• **Data extract**:

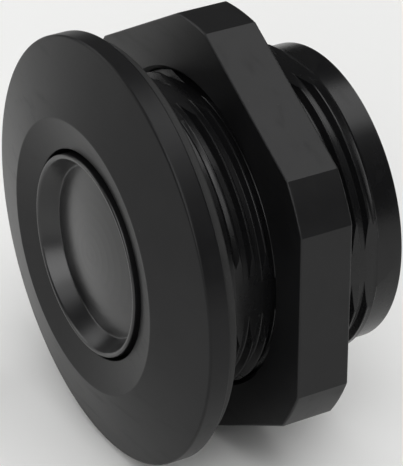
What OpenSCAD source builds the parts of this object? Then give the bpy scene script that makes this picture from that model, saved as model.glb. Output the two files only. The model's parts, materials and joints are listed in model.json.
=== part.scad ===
// Panel push button head for a 22 mm hole: bezel, dished button, threaded barrel and panel nut.
// Millimetres. The front faces -Y and +Z is up. The origin is on the barrel's axis, in the plane
// where the gasket meets the panel. Each piece is drawn along a local z axis that points out of
// the front, so z = 0 is the panel's face, and is then laid down by facing_front().

/* [Bezel] */
// Outer diameter of the bezel
bezel_d = 30; // [26:0.5:36]
// Thickness of the bezel's rim
rim_t = 1.5; // [1:0.1:3]
// Height of the bezel's ridge above the front of its rim
ridge_rise = 1.47; // [0.5:0.01:3]
// Diameter of the bezel's ridge
ridge_d = 19.34; // [17:0.02:22]
// Height of the hole's edge above the front of the rim
mouth_rise = 0.89; // [0.2:0.01:2]
// Diameter of the bezel's hole
mouth_d = 14.72; // [14:0.02:16]
// Thickness of the gasket
gasket_t = 0.83; // [0.5:0.01:2]
// Outer diameter of the gasket
gasket_d = 28.8; // [24:0.1:34]

/* [Barrel] */
// Thread diameter
thread_d = 22; // [22:22]
// Thread pitch
pitch = 1; // [1:0.25:1.5]
// Depth of the thread
thread_depth = 0.46; // [0.3:0.01:0.6]
// Length of the plain neck behind the panel's face
neck_l = 1.85; // [1:0.05:3]
// Number of thread turns
turns = 11; // [6:1:14]
// Distance from the axis to the barrel's flats
flat_r = 10.48; // [10:0.01:10.9]
// Diameter of the plain collar behind the thread
collar_d = 21.3; // [20:0.1:21.8]
// Depth of the barrel's rear end behind the panel's face
barrel_l = 15.07; // [12:0.01:25]
// Bore of the barrel
bore_d = 18.8; // [18:0.1:19.4]

/* [Nut] */
// Width of the nut across its flats
nut_af = 28.5; // [26:0.5:30]
// Diameter that the nut's corners are turned down to
nut_corner_d = 30.96; // [29:0.02:34]
// Thickness of the nut
nut_t = 3.9; // [3:0.1:6]
// Depth of the nut's front face behind the panel's face
nut_y = 4.74; // [1:0.01:7]

/* [Button] */
// Outer diameter of the button
button_d = 14.2; // [13:0.1:14.6]
// Travel of the button
travel = 3.5; // [2:0.1:5]
// Height of the button's rim above the front of the bezel's rim
crest_rise = 1.25; // [0.5:0.01:2]
// Depth of the dish, from the button's rim to the foot of its wall
dish_depth = 1.31; // [0.5:0.01:2]
// Height of the dome in the middle of the dish, above the foot of the wall
dome_h = 0.75; // [0:0.05:1]

/* [Spring] */
// Wire diameter of the return spring
wire_d = 0.5; // [0.3:0.05:0.7]
// Mean diameter of the return spring
coil_d = 9.2; // [8:0.1:10]
// Number of coils
coils = 5.5; // [4:0.5:7]

/* [Hidden] */
$fn = 96;
eps = 0.01;

// Running and fitting gaps
run_gap = 0.05;
fit_gap = 0.03;

// Bezel
bezel_back = gasket_t;
rim_z = bezel_back + rim_t;
ridge_z = rim_z + ridge_rise;
mouth_z = rim_z + mouth_rise;
sleeve_r = bore_d / 2 - 0.04;
sleeve_end = -1.5;
rib_w = 0.6;
rib_angles = [90, -22.5, 202.5];

// Front seals, given as heights of their front and rear faces
seal_ring_r = 8.9;
seal_ring_wire = 0.45;
seal_ring_z = -0.6;
lip_z = [sleeve_end - fit_gap, -2.6];
stop_z = [-2.65, -3.25];
snap_t = 0.5;
snap_r = 9.75;
snap_inner_r = 8.75;
groove_r = 9.8;
front_snap_z = -3.3;

// Barrel
thread_r = thread_d / 2;
root_r = thread_r - thread_depth;
gasket_seat_r = thread_r - 0.4;
gasket_step_t = 0.42;
gasket_step_r = thread_r + 0.1;
land = 0.12;
flank_w = thread_depth * tan(30);
ledge_z = -9.4;
ledge_t = 0.9;
ledge_r = 8.3;
socket_r = 9.3;
last_crest = neck_l + turns * pitch;

// Rear guide
plate_t = 1.1;
plate_z = ledge_z + plate_t;
bush_r = 3;
bush_flange_r = 3.6;
bush_flange_t = 0.4;
bush_l = 2;
plate_snap_z = plate_z + 0.05 + snap_t;
washer_t = 0.3;
washer_z = plate_z + washer_t;
ring_z = [-12.3, -14.8];
ring_bore_r = 8.2;
slot_depth = 0.6;
slot_half_angle = 8;
pocket_half_angle = 13;
pocket_z = [-13, -13.9];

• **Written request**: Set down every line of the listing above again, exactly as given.

• **Task result**:
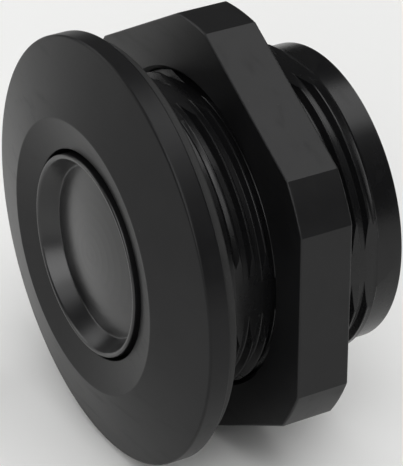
What OpenSCAD source builds the parts of this object? Then give the bpy scene script that makes this picture from that model, saved as model.glb. Output the two files only. The model's parts, materials and joints are listed in model.json.
=== part.scad ===
// Panel push button head for a 22 mm hole: bezel, dished button, threaded barrel and panel nut.
// Millimetres. The front faces -Y and +Z is up. The origin is on the barrel's axis, in the plane
// where the gasket meets the panel. Each piece is drawn along a local z axis that points out of
// the front, so z = 0 is the panel's face, and is then laid down by facing_front().

/* [Bezel] */
// Outer diameter of the bezel
bezel_d = 30; // [26:0.5:36]
// Thickness of the bezel's rim
rim_t = 1.5; // [1:0.1:3]
// Height of the bezel's ridge above the front of its rim
ridge_rise = 1.47; // [0.5:0.01:3]
// Diameter of the bezel's ridge
ridge_d = 19.34; // [17:0.02:22]
// Height of the hole's edge above the front of the rim
mouth_rise = 0.89; // [0.2:0.01:2]
// Diameter of the bezel's hole
mouth_d = 14.72; // [14:0.02:16]
// Thickness of the gasket
gasket_t = 0.83; // [0.5:0.01:2]
// Outer diameter of the gasket
gasket_d = 28.8; // [24:0.1:34]

/* [Barrel] */
// Thread diameter
thread_d = 22; // [22:22]
// Thread pitch
pitch = 1; // [1:0.25:1.5]
// Depth of the thread
thread_depth = 0.46; // [0.3:0.01:0.6]
// Length of the plain neck behind the panel's face
neck_l = 1.85; // [1:0.05:3]
// Number of thread turns
turns = 11; // [6:1:14]
// Distance from the axis to the barrel's flats
flat_r = 10.48; // [10:0.01:10.9]
// Diameter of the plain collar behind the thread
collar_d = 21.3; // [20:0.1:21.8]
// Depth of the barrel's rear end behind the panel's face
barrel_l = 15.07; // [12:0.01:25]
// Bore of the barrel
bore_d = 18.8; // [18:0.1:19.4]

/* [Nut] */
// Width of the nut across its flats
nut_af = 28.5; // [26:0.5:30]
// Diameter that the nut's corners are turned down to
nut_corner_d = 30.96; // [29:0.02:34]
// Thickness of the nut
nut_t = 3.9; // [3:0.1:6]
// Depth of the nut's front face behind the panel's face
nut_y = 4.74; // [1:0.01:7]

/* [Button] */
// Outer diameter of the button
button_d = 14.2; // [13:0.1:14.6]
// Travel of the button
travel = 3.5; // [2:0.1:5]
// Height of the button's rim above the front of the bezel's rim
crest_rise = 1.25; // [0.5:0.01:2]
// Depth of the dish, from the button's rim to the foot of its wall
dish_depth = 1.31; // [0.5:0.01:2]
// Height of the dome in the middle of the dish, above the foot of the wall
dome_h = 0.75; // [0:0.05:1]

/* [Spring] */
// Wire diameter of the return spring
wire_d = 0.5; // [0.3:0.05:0.7]
// Mean diameter of the return spring
coil_d = 9.2; // [8:0.1:10]
// Number of coils
coils = 5.5; // [4:0.5:7]

/* [Hidden] */
$fn = 96;
eps = 0.01;

// Running and fitting gaps
run_gap = 0.05;
fit_gap = 0.03;

// Bezel
bezel_back = gasket_t;
rim_z = bezel_back + rim_t;
ridge_z = rim_z + ridge_rise;
mouth_z = rim_z + mouth_rise;
sleeve_r = bore_d / 2 - 0.04;
sleeve_end = -1.5;
rib_w = 0.6;
rib_angles = [90, -22.5, 202.5];

// Front seals, given as heights of their front and rear faces
seal_ring_r = 8.9;
seal_ring_wire = 0.45;
seal_ring_z = -0.6;
lip_z = [sleeve_end - fit_gap, -2.6];
stop_z = [-2.65, -3.25];
snap_t = 0.5;
snap_r = 9.75;
snap_inner_r = 8.75;
groove_r = 9.8;
front_snap_z = -3.3;

// Barrel
thread_r = thread_d / 2;
root_r = thread_r - thread_depth;
gasket_seat_r = thread_r - 0.4;
gasket_step_t = 0.42;
gasket_step_r = thread_r + 0.1;
land = 0.12;
flank_w = thread_depth * tan(30);
ledge_z = -9.4;
ledge_t = 0.9;
ledge_r = 8.3;
socket_r = 9.3;
last_crest = neck_l + turns * pitch;

// Rear guide
plate_t = 1.1;
plate_z = ledge_z + plate_t;
bush_r = 3;
bush_flange_r = 3.6;
bush_flange_t = 0.4;
bush_l = 2;
plate_snap_z = plate_z + 0.05 + snap_t;
washer_t = 0.3;
washer_z = plate_z + washer_t;
ring_z = [-12.3, -14.8];
ring_bore_r = 8.2;
slot_depth = 0.6;
slot_half_angle = 8;
pocket_half_angle = 13;
pocket_z = [-13, -13.9];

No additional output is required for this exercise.